Indo-Aryan language spoken Nepal

Rajbanshi (also called Tajpuria) is a Bengali-Assamese language spoken in Nepal. It is related to but is distinct from the Rangpuri/Kamta language in Bangladesh and India, which is also known by the alternative name "Rajbanshi". Rajbanshi and Kamta, along with two other languages, form the KRDS lect cluster.

== Phonology ==
This section is based on Wilde 2008.

=== Consonants ===

|  |  | Labial | Dental/ Alveolar | Retroflex | Palatal | Velar | Glottal |
| Stop | voiceless | p | t̪ | ʈ |  | k |  |
| aspirated | pʰ | t̪ʰ | ʈʰ |  | kʰ |  |
| voiced | b | d̪ | ɖ |  | ɡ |  |
| breathy | bʱ | d̪ʱ | ɖʱ |  | ɡʱ |  |
| Affricate | voiceless |  | ts |  |  |  |  |
| aspirated |  | tsʰ |  |  |  |  |
| voiced |  | dz |  |  |  |  |
| breathy |  | dzʱ |  |  |  |  |
| Fricative |  |  | s |  | (ʃ) |  | h |
| Nasal | plain | m | n̪ |  |  | ŋ |  |
| breathy | mʱ | n̪ʱ |  |  | ŋʱ |  |
| Trill | plain |  | r |  |  |  |  |
| breathy |  | rʱ |  |  |  |  |
| Approximant | lateral |  | l |  |  |  |  |
| lateral br. |  | lʱ |  |  |  |  |
| central | (w) |  |  | (j) |  |  |

- //ts, tsʰ, dz, dzʱ// can often be heard as post-alveolar /[tʃ, tʃʰ, dʒ, dʒʱ]/, when following back vowels.
- //r// and //rʱ// can have allophones of /[ɽ ɾ]/ and /[ɽʱ ɾʱ]/.
- //b// can have allophones of /[β w]/.
- //pʰ// can also be realised as /[f]/.
- //s// can also have an allophone of [/ʃ/].
- //h// can be realised as voiceless or voiced /[ɦ]/ in word-initial positions.
- //n̪// can be heard as alveolar /[n]/ before an alveolar consonant, and as a retroflex /[ɳ]/ when preceding a retroflex consonant.
- A word-final //r// may tend to be voiceless /[r̥]/.
- Central approximants /[w j]/ occur, but are deemed allophones of //u i//.

=== Vowels ===

|  | Front | Central | Back |  |
|---|---|---|---|---|
| High | i |  | u |  |
| Mid | e |  | ʌ | o |
| Low | æ | (ɐ) |  |  |

In addition to these vowels, Rangpuri has the following diphthongs: //ie, iæ, iu, iʌ, ui, uæ, uʌ, ei, eu, æi, æu, ʌi, ʌu//.
- Vowels //i, e// can have shortened allophones of /[ɪ, ɛ]/.
- //æ// can also be articulated more central as /[ä]/.
- //ʌ// may also be heard as /[ɜ, ə]/ in free variation.

==Morphology==
One notable characteristic of Rājbanshi is the double agreement found regularly in verbs.
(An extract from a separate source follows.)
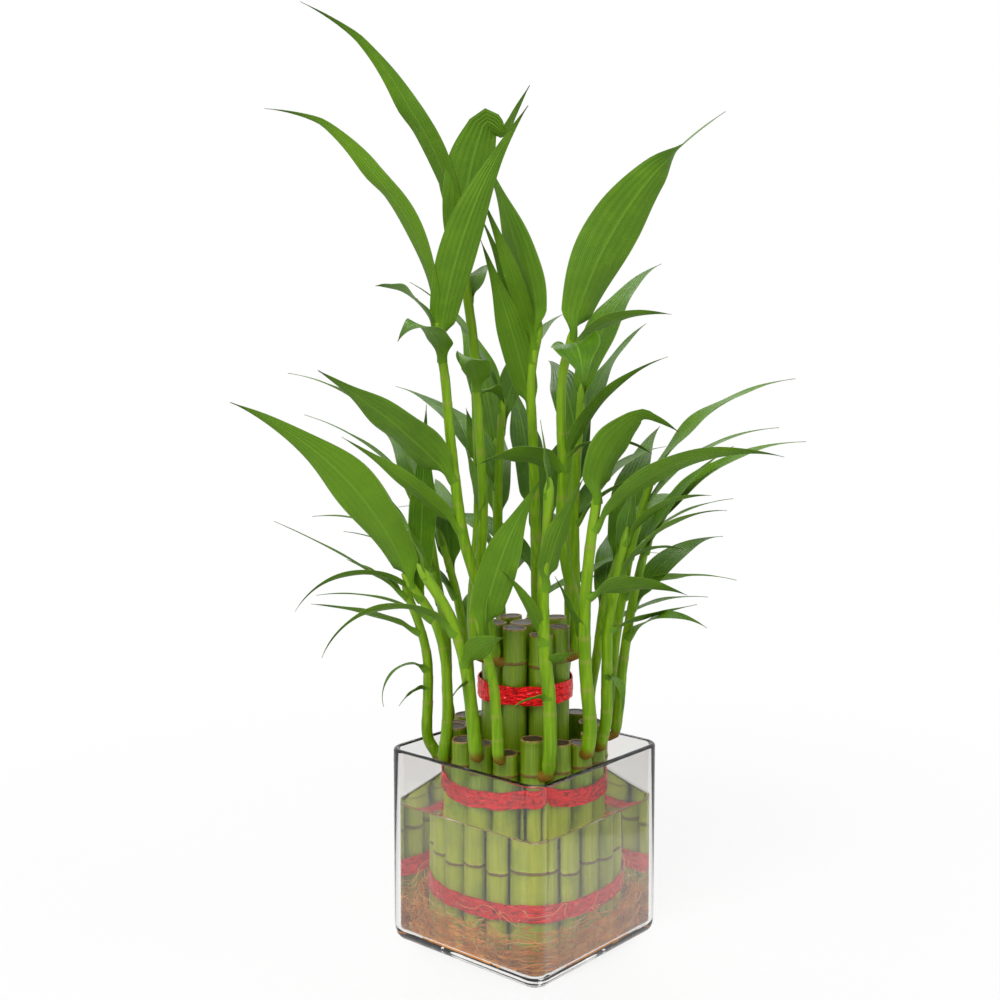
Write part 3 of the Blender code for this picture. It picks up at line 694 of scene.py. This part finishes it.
shoots += tuple(back_shoot(cane, top, lean, leaf_count) for cane, top, lean, leaf_count in (
    (4, 190, 12, 4), (5, 222, 22, 4), (6, 178, 20, 4), (7, 226, 12, 5),
    (8, 200, 18, 4), (9, 232, 10, 5), (10, 186, 20, 4), (11, 212, 14, 4)))
# Steps over the round tip of a stem, and its length.
stem_sides, tip_steps, tip_length = 14, (1.5, 3, 4.5, 6), 6.1
for number, shoot in enumerate(shoots):
    name = f"{shoot.tier}_shoot_{shoot.cane + 1:02d}"
    pick = random.Random(100 + number)
    centre, radius, _, _ = canes[f"{shoot.tier}_cane_{shoot.cane + 1:02d}"]
    first = Vector(shoot.route[0])
    away = Vector((first.x - centre.x, first.y - centre.y, 0)).normalized()
    foot = centre + away * (radius + 0.35) + Vector((0, 0, first.z - 4.5))
    elbow = foot.lerp(first, 0.5) + (away - Vector((0, 0, 1))) * 0.2 * (first - foot).length
    coarse = [foot, elbow] + smooth_route(shoot.route, 1)
    root = centre + away * (radius - 1.0) + Vector((0, 0, foot.z))
    fine = [root, foot, elbow] + smooth_route(shoot.route, 14)
    lead = (fine[-1] - fine[-4]).normalized()
    tip = fine[-1]
    fine += [tip + lead * reach for reach in tip_steps]

    # Old leaf joints ring the stem.
    heights, height = [], first.z + pick.uniform(2, 6)
    while height < tip.z - 6:
        heights.append(height)
        height += pick.uniform(9, 13)
    rings, across_way = [], None
    shoot_marks = {mark: [] for mark in
                   ("across", "along", "under", "tint", "stem", "joint", "foot", "height")}
    for i, point in enumerate(fine):
        way = (fine[min(i + 1, len(fine) - 1)] - fine[max(i - 1, 0)]).normalized()
        if across_way is None:
            across_way = way.orthogonal().normalized()
        across_way = (across_way - way * across_way.dot(way)).normalized()
        share = max(0.0, (point.z - first.z) / (tip.z - first.z))
        size = shoot.radius * mixed(1.0, 0.7, min(share, 1.0)) * (0.85 if i < 3 else 1.0)
        past = (point - tip).length if i >= len(fine) - len(tip_steps) else 0.0
        size *= math.sqrt(max(1 - past / tip_length, 0.005))
        below = max((h for h in heights if h <= point.z), default=first.z - 6)
        since = point.z - below
        size += 0.18 * math.exp(-(since / 0.9) ** 2) + 0.014 * min(since, 12)
        ring = []
        for k in range(stem_sides):
            angle = 2 * math.pi * k / stem_sides
            spoke = across_way * math.cos(angle) + way.cross(across_way) * math.sin(angle)
            ring.append(point + size * spoke)
        rings.append(ring)
        marks = {"stem": 1.0, "joint": math.exp(-(since / 0.8) ** 2) if past == 0 else 0.0, "tint": 0.5,
                 "foot": 1 - smooth((point.z - foot.z) / 7), "height": min(share, 1.0)}
        for mark, values in shoot_marks.items():
            values += [marks.get(mark, 0.0)] * stem_sides
    points, faces = loft(rings)

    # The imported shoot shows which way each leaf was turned, or how far it was shortened, to clear the rest.
    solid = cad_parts[name].data
    solid_points = KDTree(len(solid.vertices))
    back = TURN.transposed()
    for i, vertex in enumerate(solid.vertices):
        solid_points.insert(back @ vertex.co / MM, i)
    solid_points.balance()
    for leaf in shoot.leaves:
        base = point_at_height(coarse, leaf.height)
        found = settled(base, leaf, solid_points)
        if found is None:
            print(f"{name}: no leaf at {leaf.height}")
            continue
        share = min(max((leaf.height - first.z) / (tip.z - first.z), 0), 1)
        more, more_faces, marks = leaf_blade(base, found, shoot.radius * mixed(1, 0.7, share), pick)
        faces += [tuple(i + len(points) for i in face) for face in more_faces]
        points += more
        marks["tint"] = [pick.uniform(0.1, 0.9)] * len(more)
        for mark, values in shoot_marks.items():
            values += marks.get(mark, [0.0] * len(more))
    make_piece(name.replace("shoot", "sprout"), points, faces, leaf_look.material, "leaf", [name],
               shoot_marks, TURN, sharp=60)

# ---------------------------------------------------------------------------------------------------
# Roots
# Fine orange-brown roots that grew from the canes' feet and lie tangled between them and the glass, with
# some paler young ones. Each lot is copies of one line that noise leads astray, kept inside the glass.
# ---------------------------------------------------------------------------------------------------


class Growth(Tree):
    """A Geometry Nodes tree as it is put together, with named inputs."""

    def __init__(self, name, inputs):
        super().__init__(bpy.data.node_groups.new(name, "GeometryNodeTree"))
        self.values = {}
        for label, (kind, value) in inputs.items():
            socket = self.tree.interface.new_socket(label, in_out="INPUT", socket_type=kind)
            self.values[socket.identifier] = value
        self.tree.interface.new_socket("Geometry", in_out="OUTPUT", socket_type="NodeSocketGeometry")
        self.given = self.tree.nodes.new("NodeGroupInput")

    def input(self, label):
        return self.number(self.given, label)

    def pick(self, low, high, turn, seed):
        """A random number for each value of turn."""
        inputs = {2: low, 3: high, "ID": turn, "Seed": seed}
        return self.number(self.node("FunctionNodeRandomValue", {}, inputs), 1)

    def grow(self, name, geometry, material, slot, nodes=()):
        """Ends the tree, and makes what it grows a plain piece of the object."""
        real = self.node("GeometryNodeRealizeInstances", {}, {0: geometry}).outputs[0]
        painted = self.node("GeometryNodeSetMaterial", {}, {"Geometry": real, "Material": material})
        smoothed = self.node("GeometryNodeSetShadeSmooth", {}, {0: painted.outputs[0]})
        self.tree.links.new(smoothed.outputs[0], self.tree.nodes.new("NodeGroupOutput").inputs[0])
        seedling = bpy.data.objects.new(name + "_seed", bpy.data.meshes.new(name + "_seed"))
        bpy.context.scene.collection.objects.link(seedling)
        modifier = seedling.modifiers.new(name, "NODES")
        modifier.node_group = self.tree
        for identifier, value in self.values.items():
            modifier[identifier] = value
        graph = bpy.context.evaluated_depsgraph_get()
        grown = bpy.data.meshes.new_from_object(seedling.evaluated_get(graph))
        bpy.data.objects.remove(seedling)
        grown.name = name
        add_piece(name, grown, slot, nodes)


# How far out the canes' sides, the middle of the roots and the glass are, and how high its floor is.
cane_side, root_way, glass_inside, root_floor = 40.6, 42.5, 43.7, 5.9


def root_strands(name, count, seed, spread, low, high, thick, material, nodes=()):
    """Strands that wander round the canes' feet, each on its own course, kept inside the glass."""
    tree = Growth(name, {"Strands": ("NodeSocketInt", count), "Seed": ("NodeSocketInt", seed),
                         "Spread": ("NodeSocketFloat", spread), "Thickness": ("NodeSocketFloat", thick)})
    line = tree.node("GeometryNodeCurvePrimitiveLine").outputs[0]
    line = tree.node("GeometryNodeResampleCurve", {}, {"Curve": line, "Count": 30}).outputs[0]
    copies = tree.node("GeometryNodeDuplicateElements", {"domain": "SPLINE"},
                       {"Geometry": line, "Amount": tree.input("Strands")})
    turn, start = tree.number(copies, 1), tree.input("Seed")
    share = tree.number(tree.node("GeometryNodeSplineParameter"), "Factor")
    run = tree.pick(-1.3, 1.3, turn, start)
    angle = tree.pick(0.0, 2 * math.pi, turn, start + 1) + run * share

    def drift(size, layer):
        """How far the strand is led off its course, from -1 to 1, by waves of this many to its length."""
        spot = {0: share * size, 1: turn * 0.37, 2: start + layer * 3.1}
        place = tree.node("ShaderNodeCombineXYZ", {}, spot)
        wave = tree.node("ShaderNodeTexNoise", {}, {"Vector": place.outputs[0], "Scale": 1.0, "Detail": 1.5})
        return tree.number(wave, "Fac") * 2 - 1

    angle = angle + drift(3.2, 1) * 0.45
    reach = root_way + drift(3.0, 2) * 9 * tree.input("Spread") + tree.pick(0.0, 7.0, turn, start + 2)
    reach = reach.most(cane_side)
    rise = tree.pick(0.0, 1.0, turn, start + 3)
    rise = low + rise * rise * (high - low) + drift(4.0, 3) * 13 * tree.input("Spread")
    rise = rise.most(root_floor)
    x = (angle.cosine() * reach).most(-glass_inside).least(glass_inside)
    y = (angle.sine() * reach).most(-glass_inside).least(glass_inside)
    place = tree.node("ShaderNodeCombineXYZ", {}, {0: x * MM, 1: y * MM, 2: rise * MM})
    strands = tree.node("GeometryNodeSetPosition", {},
                        {"Geometry": copies.outputs[0], "Position": place.outputs[0]})
    size = tree.pick(0.45, 1.0, turn, start + 4) * (1 - share * 0.65) * tree.input("Thickness") * MM
    circle = tree.node("GeometryNodeCurvePrimitiveCircle", {}, {"Resolution": 4, "Radius": 1.0})
    tubes = tree.node("GeometryNodeCurveToMesh", {},
                      {"Curve": strands.outputs[0], "Profile Curve": circle.outputs[0], "Scale": size,
                       "Fill Caps": True})
    tree.grow(name, tubes.outputs[0], material, "roots", nodes)


root_look = Look("roots", {"Roughness": 0.55, "Specular IOR Level": 0.3})
patches = root_look.noise(160, 2).ramp(0.35, 0.7)
root_look.set("Base Color", root_look.mix(patches, (0.62, 0.19, 0.006), (0.86, 0.38, 0.04)))
pale_look = Look("pale_roots", {"Base Color": (0.85, 0.58, 0.22), "Roughness": 0.5,
                                "Specular IOR Level": 0.3})
root_strands("root_tangle", 620, 3, 0.75, 6.0, 21.0, 0.36, root_look.material, ["root_mat"])
root_strands("root_wisps", 90, 40, 1.3, 8.0, 30.0, 0.2, pale_look.material)

# ---------------------------------------------------------------------------------------------------
# Water drops
# The leaves of three inner shoots were sprayed: small flattened drops of clear water stand on their upper
# faces, scattered by one tree that leaves out the stem and the undersides.
# ---------------------------------------------------------------------------------------------------
drop_look = Look("drops", {"Base Color": (1, 1, 1), "Roughness": 0.0, "IOR": 1.333,
                           "Transmission Weight": 1.0})
drop_look.let_light_through((1, 1, 1))
for name, seed in (("inner_sprout_01", 1), ("inner_sprout_07", 2), ("inner_sprout_05", 3)):
    tree = Growth(name.replace("sprout", "drops"), {"Leaves": ("NodeSocketObject", bpy.data.objects[name]),
                                                    "Seed": ("NodeSocketInt", seed)})
    leaves = tree.node("GeometryNodeObjectInfo", {}, {"Object": tree.given.outputs["Leaves"]})
    on_stem, underside = (
        tree.number(tree.node("GeometryNodeInputNamedAttribute", {"data_type": "FLOAT"}, {"Name": mark}))
        for mark in ("stem", "under"))
    upper = tree.node("FunctionNodeCompare", {"operation": "LESS_THAN"}, {0: on_stem + underside, 1: 0.1})
    spots = tree.node("GeometryNodeDistributePointsOnFaces", {},
                      {"Mesh": leaves.outputs["Geometry"], "Selection": upper.outputs[0], "Density": 14000.0,
                       "Seed": tree.input("Seed")})
    ball = tree.node("GeometryNodeMeshIcoSphere", {}, {"Radius": 1.0, "Subdivisions": 2})
    index = tree.number(tree.node("GeometryNodeInputIndex"))
    size = tree.pick(0.0, 1.0, index, tree.input("Seed"))
    size = (0.16 + size * size * size * 0.62) * MM
    flat = tree.node("ShaderNodeCombineXYZ", {}, {0: size, 1: size, 2: size * 0.55})
    drops = tree.node("GeometryNodeInstanceOnPoints", {},
                      {"Points": spots.outputs["Points"], "Instance": ball.outputs[0],
                       "Rotation": spots.outputs["Rotation"], "Scale": flat.outputs[0]})
    tree.grow(name.replace("sprout", "drops"), drops.outputs[0], drop_look.material, "water")

# ---------------------------------------------------------------------------------------------------
# Floor, light and camera
# A plain white studio floor and surround. A large soft key lamp stands at the front left, a weaker one
# fills the right, and a third lights the leaves from behind.
# ---------------------------------------------------------------------------------------------------


def seen_directly(tree):
    """1 for the rays that show the background: those of the camera, of gloss and of clear pieces."""
    path = tree.node("ShaderNodeLightPath")
    seen = tree.number(path, "Is Camera Ray")
    return seen.most(tree.number(path, "Is Glossy Ray")).most(tree.number(path, "Is Transmission Ray"))


floor_look = Look("floor", {"Base Color": (0.85, 0.85, 0.85), "Roughness": 0.9})
distance = floor_look.number(floor_look.node("ShaderNodeVectorMath", {"operation": "LENGTH"},
                                             {0: floor_look.place()}), "Value")
plain = floor_look.node("ShaderNodeEmission", {}, {"Color": (1, 1, 1), "Strength": 1.0})
floor_look.surface(seen_directly(floor_look) * (0.8 + distance.ramp(0.1, 0.6) * 0.2), plain)
floor_mesh = bpy.data.meshes.new("floor")
reach, below = 4.0, -0.0002
floor_mesh.from_pydata([(-reach, -reach, below), (reach, -reach, below), (reach, reach, below),
                        (-reach, reach, below)], [], [(0, 1, 2, 3)])
floor_mesh.materials.append(floor_look.material)
floor = bpy.data.objects.new("floor", floor_mesh)
bpy.context.scene.collection.objects.link(floor)

world = bpy.data.worlds.new("studio")
bpy.context.scene.world = world
world.use_nodes = True
world.node_tree.nodes.clear()
sky = Tree(world.node_tree)
soft = sky.node("ShaderNodeBackground", {}, {"Color": (1, 1, 1), "Strength": 0.45})
plain = sky.node("ShaderNodeBackground", {}, {"Color": (1, 1, 1), "Strength": 1.0})
both = sky.node("ShaderNodeMixShader", {}, {0: seen_directly(sky), 1: soft.outputs[0], 2: plain.outputs[0]})
sky.join(sky.node("ShaderNodeOutputWorld").inputs["Surface"], both.outputs[0])

aim = Vector((0, 0, 0.2))
for name, compass, rise, away, size, power in (("key", -75, 48, 1.3, 0.9, 12), ("fill", 35, 20, 1.5, 1.0, 4),
                                               ("back", 130, 50, 1.4, 0.8, 6)):
    lamp = bpy.data.lights.new(name, "AREA")
    lamp.shape, lamp.size, lamp.energy = "DISK", size, power
    holder = bpy.data.objects.new(name, lamp)
    up = math.radians(rise)
    holder.location = aim + polar(away * math.cos(up), compass, away * math.sin(up))
    holder.rotation_euler = (aim - holder.location).to_track_quat("-Z", "Y").to_euler()
    bpy.context.scene.collection.objects.link(holder)

camera = bpy.data.cameras.new("camera")
camera.lens, camera.sensor_width, camera.shift_y = 54, 36, -0.035
eye = bpy.data.objects.new("camera", camera)
eye.location = (0.4514, -0.5376, 0.3062)
eye.rotation_euler = (math.radians(83.8), 0, math.radians(41))
bpy.context.scene.collection.objects.link(eye)
bpy.context.scene.camera = eye
bpy.context.scene.view_settings.view_transform = "Standard"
Having this pattern also means that Rājbanshi, along with regional Indo-Aryan languages of Southern Nepal-Bihar-Jharkhand where multiple agreement is attested such as in Maithili, Kurmali, Majhi, and Darai share a verbal system that is distinct from the rest of the mainstream Indo-Aryan languages.